Marius Bakke writes:

> Leo Famulari <address@hidden> writes:
>
>> On Mon, May 29, 2017 at 03:48:36AM +0530, Arun Isaac wrote:
>>> 
>>> >> Could you switch to upstream's github release tarball instead?
>>> >> https://github.com/asciinema/asciinema/archive/v1.4.0.tar.gz
>>> >>
>>> >> LGTM, otherwise!
>>> >
>>> > Is there a reason to prefer one over the other?
>>> >
>>> > I ask because, typically, these unammed GitHub tarballs are not actual
>>> > releases prepared by the maintainers, but just a snapshot of the Git
>>> > repo, created automatically by GitHub for each tag. PyPi tends to
>>> > contain the "real" release in cases like this.
>>> 
>>> I thought it is better to depend directly on the upstream source
>>> (github, in this case) than on an intermediary (pypi) who has also
>>> packaged the software. If we use pypi, Guix becomes some kind of second
>>> order package repository that depends on pypi, the primary package
>>> repository. WDYT?
>>
>> My understanding is that project maintainers upload their releases to
>> PyPi, not that PyPi packages the release for them. Is that incorrect?
>
> This is true. The PyPi releases are often different from the raw
> sources, look for the magic lines "packages" and "package_data" in
> setup.py[0] to see what is included/excluded in the PyPi archive.

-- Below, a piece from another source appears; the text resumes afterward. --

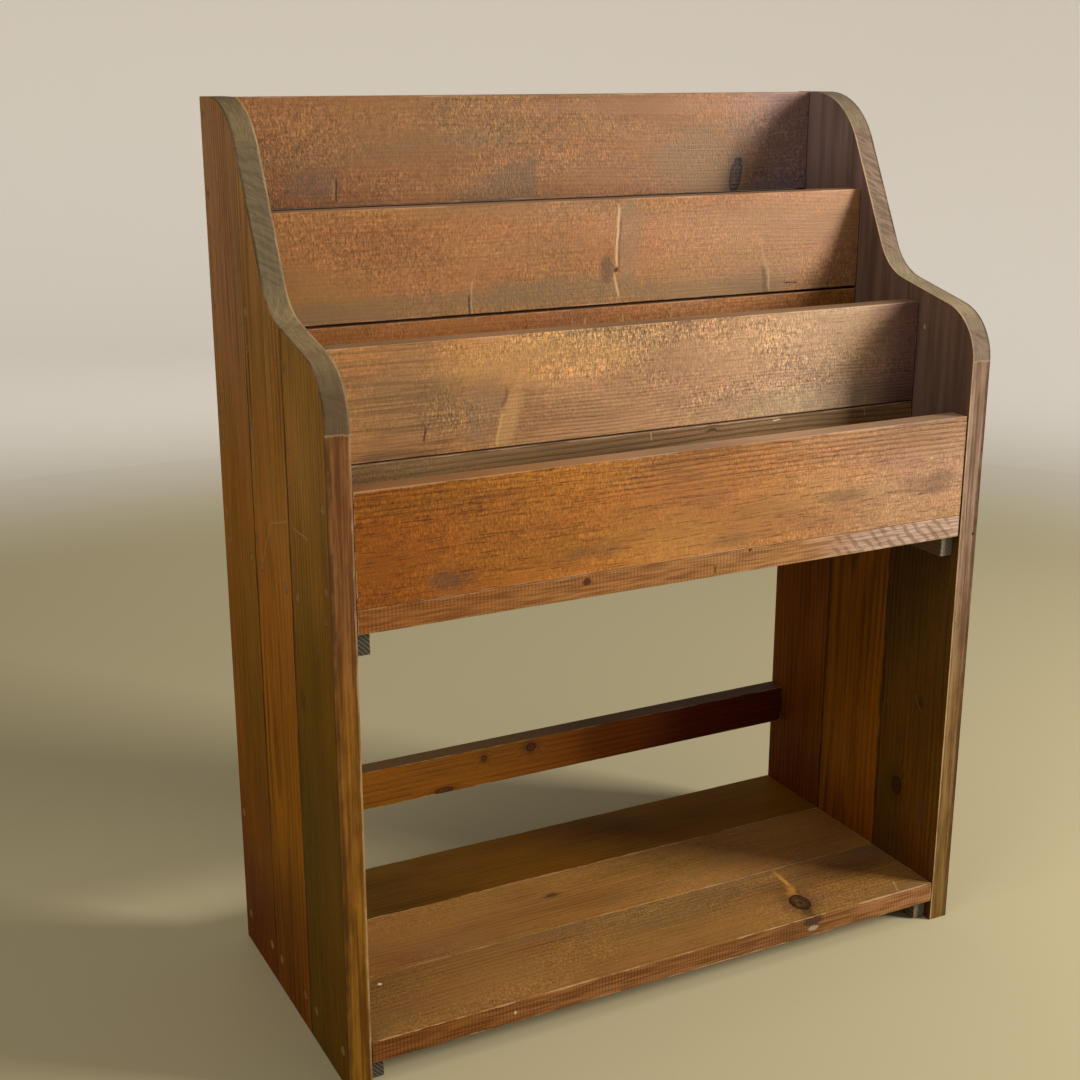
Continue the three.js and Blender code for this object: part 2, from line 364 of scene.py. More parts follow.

> Unfortunately some packages also exlude tests, in which case it's okay
> to use the upstream repository.
>
> Some projects provide PGP signatures on PyPi as well, which is great.
> Take matplotlib for example:
>
> https://pypi.python.org/pypi/matplotlib (PGP signed tarball, 52MiB)
> https://github.com/matplotlib/matplotlib/releases (no signature, 51MiB)
>
> [0] https://packaging.python.org/distributing/

Ok, we'll use the pypi tarball, then. I'm building something else
now. Once I'm done, I'll build asciinema, verify, and push.